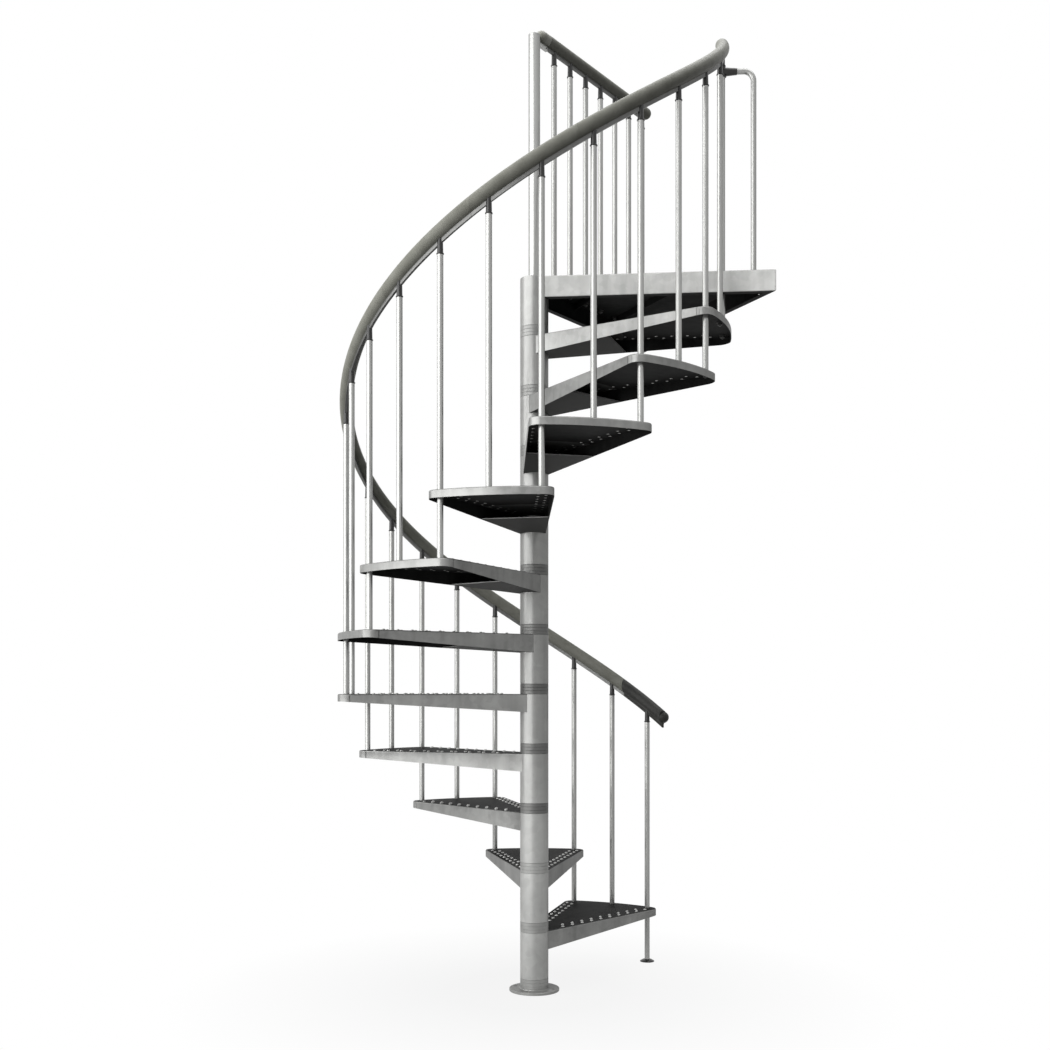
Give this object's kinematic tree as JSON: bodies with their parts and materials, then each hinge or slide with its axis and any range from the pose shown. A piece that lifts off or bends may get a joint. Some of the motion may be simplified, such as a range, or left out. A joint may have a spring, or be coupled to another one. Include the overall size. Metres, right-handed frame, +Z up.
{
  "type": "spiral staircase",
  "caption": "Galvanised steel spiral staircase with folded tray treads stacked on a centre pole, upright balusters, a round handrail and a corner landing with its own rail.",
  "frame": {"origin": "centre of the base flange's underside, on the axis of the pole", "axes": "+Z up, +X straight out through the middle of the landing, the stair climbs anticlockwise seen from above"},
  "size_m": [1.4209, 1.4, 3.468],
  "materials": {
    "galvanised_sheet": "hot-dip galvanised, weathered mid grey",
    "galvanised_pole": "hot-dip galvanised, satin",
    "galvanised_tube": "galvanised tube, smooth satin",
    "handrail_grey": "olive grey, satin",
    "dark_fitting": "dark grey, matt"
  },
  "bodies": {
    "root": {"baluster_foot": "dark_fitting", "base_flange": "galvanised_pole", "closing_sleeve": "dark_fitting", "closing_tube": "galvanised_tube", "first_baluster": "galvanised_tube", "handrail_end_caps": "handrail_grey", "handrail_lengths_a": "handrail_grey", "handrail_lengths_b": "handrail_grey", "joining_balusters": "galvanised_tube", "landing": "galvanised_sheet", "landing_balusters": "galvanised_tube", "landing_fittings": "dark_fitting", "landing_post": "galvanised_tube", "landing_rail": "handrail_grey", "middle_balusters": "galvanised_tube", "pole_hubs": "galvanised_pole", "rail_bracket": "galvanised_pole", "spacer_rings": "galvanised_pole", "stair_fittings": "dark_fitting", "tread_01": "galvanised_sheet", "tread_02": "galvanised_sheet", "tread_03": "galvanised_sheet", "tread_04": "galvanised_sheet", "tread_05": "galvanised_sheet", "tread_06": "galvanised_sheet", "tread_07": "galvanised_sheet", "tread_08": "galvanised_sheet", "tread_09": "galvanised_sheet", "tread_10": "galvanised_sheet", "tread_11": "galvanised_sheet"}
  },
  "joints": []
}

..........

Task to carry out - Repeat the material above in full, exactly as it stands.

Response to this task -
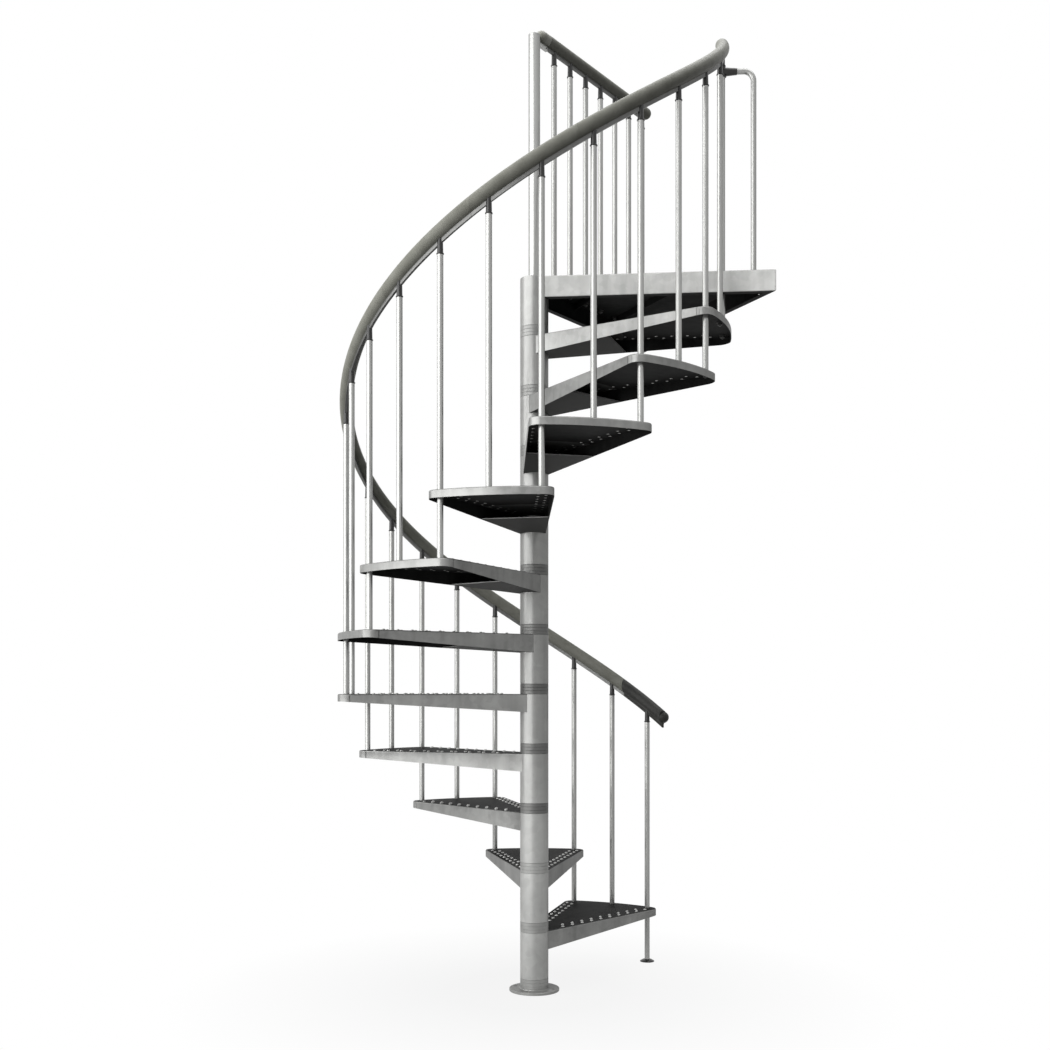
Give this object's kinematic tree as JSON: bodies with their parts and materials, then each hinge or slide with its axis and any range from the pose shown. A piece that lifts off or bends may get a joint. Some of the motion may be simplified, such as a range, or left out. A joint may have a spring, or be coupled to another one. Include the overall size. Metres, right-handed frame, +Z up.
{
  "type": "spiral staircase",
  "caption": "Galvanised steel spiral staircase with folded tray treads stacked on a centre pole, upright balusters, a round handrail and a corner landing with its own rail.",
  "frame": {"origin": "centre of the base flange's underside, on the axis of the pole", "axes": "+Z up, +X straight out through the middle of the landing, the stair climbs anticlockwise seen from above"},
  "size_m": [1.4209, 1.4, 3.468],
  "materials": {
    "galvanised_sheet": "hot-dip galvanised, weathered mid grey",
    "galvanised_pole": "hot-dip galvanised, satin",
    "galvanised_tube": "galvanised tube, smooth satin",
    "handrail_grey": "olive grey, satin",
    "dark_fitting": "dark grey, matt"
  },
  "bodies": {
    "root": {"baluster_foot": "dark_fitting", "base_flange": "galvanised_pole", "closing_sleeve": "dark_fitting", "closing_tube": "galvanised_tube", "first_baluster": "galvanised_tube", "handrail_end_caps": "handrail_grey", "handrail_lengths_a": "handrail_grey", "handrail_lengths_b": "handrail_grey", "joining_balusters": "galvanised_tube", "landing": "galvanised_sheet", "landing_balusters": "galvanised_tube", "landing_fittings": "dark_fitting", "landing_post": "galvanised_tube", "landing_rail": "handrail_grey", "middle_balusters": "galvanised_tube", "pole_hubs": "galvanised_pole", "rail_bracket": "galvanised_pole", "spacer_rings": "galvanised_pole", "stair_fittings": "dark_fitting", "tread_01": "galvanised_sheet", "tread_02": "galvanised_sheet", "tread_03": "galvanised_sheet", "tread_04": "galvanised_sheet", "tread_05": "galvanised_sheet", "tread_06": "galvanised_sheet", "tread_07": "galvanised_sheet", "tread_08": "galvanised_sheet", "tread_09": "galvanised_sheet", "tread_10": "galvanised_sheet", "tread_11": "galvanised_sheet"}
  },
  "joints": []
}